Solution – The first thing that I do with such a question is to use the file command in terminal to check that the given extension of the file is its true extension or not. It was correct in this case. Then I always use the string command and check the last few lines to see if some string is appended to it. In this case it was all gibberish. Then I used binwalk to see if some other file is hidden inside it. Nope. Finally I used steghide without password (because I didn’t had one) to extract any content in it. For this I used the following terminal command
$ steghide –extract -sf stegosteg.jpg 
It resulted in a message saying that some data has been written to steganopayload2248.txt. Then I extracted the data and our output was – SpaghettiSteg

Task – 4 Security Through Obscurity

Question 1 – Download and get ‘inside’ the file. What is the first filename & extension?

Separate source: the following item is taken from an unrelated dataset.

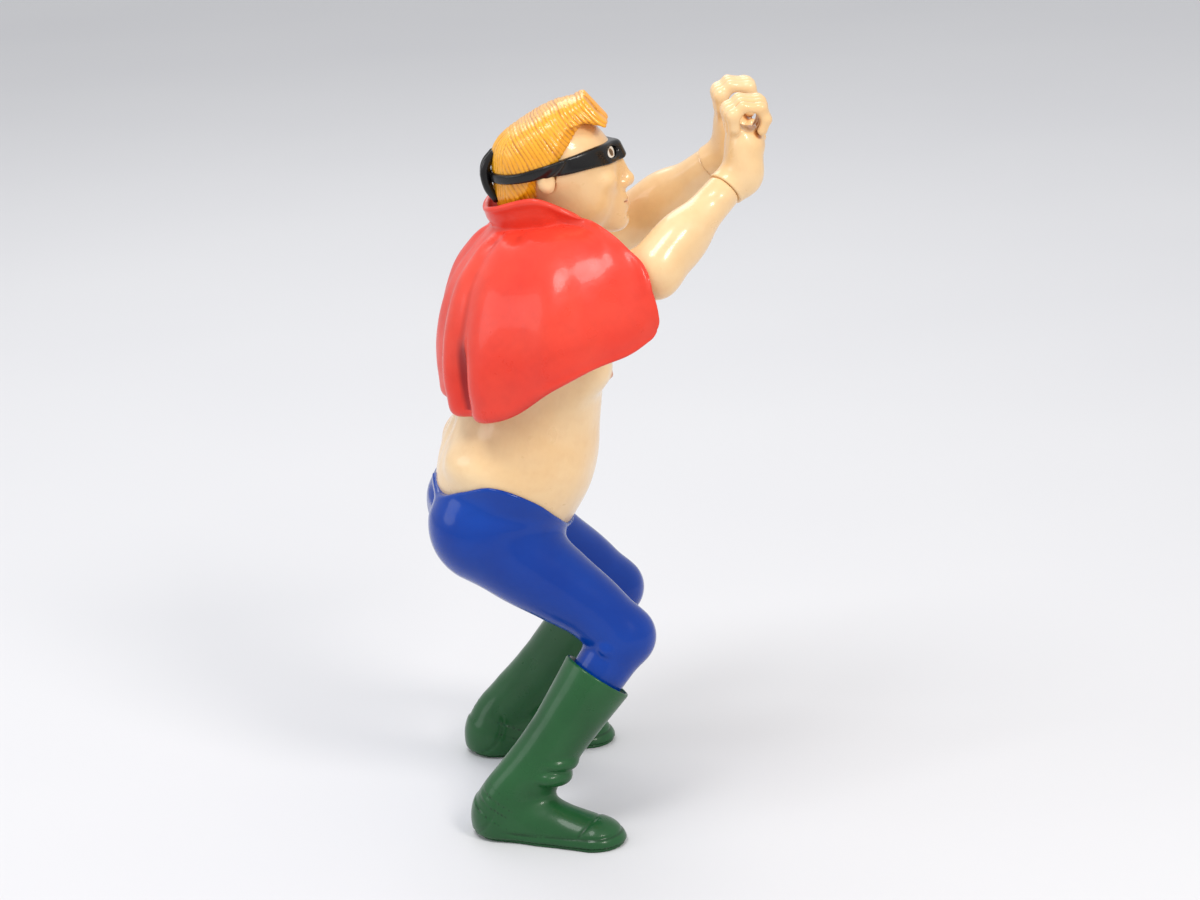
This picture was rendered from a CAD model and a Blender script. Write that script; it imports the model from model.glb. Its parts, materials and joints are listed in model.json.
"""Looks of a caped strongman figurine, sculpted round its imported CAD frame.

The sculpting is done in millimetres with distance fields: a field is a function of points that is
negative inside the shape. Each piece is one field, meshed on a grid and then drawn onto its surface.
Limbs, boots and hands take their places from the frame's joints and boxes. The surfaces of the torso,
tights, head, mask, hair and cape are set by hand, in the frame's own millimetres.
"""

import json
import math

import bpy
import mathutils
import numpy as np
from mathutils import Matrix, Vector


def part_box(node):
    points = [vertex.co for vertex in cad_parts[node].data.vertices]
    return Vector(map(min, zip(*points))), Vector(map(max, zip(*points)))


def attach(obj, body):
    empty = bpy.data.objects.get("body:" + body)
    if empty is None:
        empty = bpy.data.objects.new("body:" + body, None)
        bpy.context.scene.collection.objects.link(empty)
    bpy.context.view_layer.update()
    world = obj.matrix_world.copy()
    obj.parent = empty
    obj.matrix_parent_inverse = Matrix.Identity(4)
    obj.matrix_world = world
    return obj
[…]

Solution – So I downloaded the file and as I’ve told you I checked its extension first. It was perfect. Next I used the strings command and I found two interesting things after IEND.
The question asks about the filename and its extension so I tried with hackerchat.png and it worked.
Question 2 – Get inside the archive and inspect the file carefully. Find the hidden text.
Solution – I still haven’t checked the first string that I got with the strings command and it was hidden too. So it was worth a shot and guess what. It actually worked. Although I’m super sure that this was actually not the right way to do it so below this paragraph I’ve also done it in the right way. But damm man it really worked.
Solution in the right way – Suppose I don’t use the strings command. So my next step would be to use binwalk. And the result was very promising
0             0x0             JPEG image data
30            0x1E            TIFF image data
74407         0x122A7         RAR archive data
74478         0x122EE         PNG image
74629         0x12385         Zlib compressed data
So I extracted all of it using binwalk again
%%EDITORCONTENT%%nbsp;binwalk –extract meme.jpg
I entered the new directory and the last file is the answer to our first question – hackerchat.png.
And the answer to the second question is nothing but a strings command.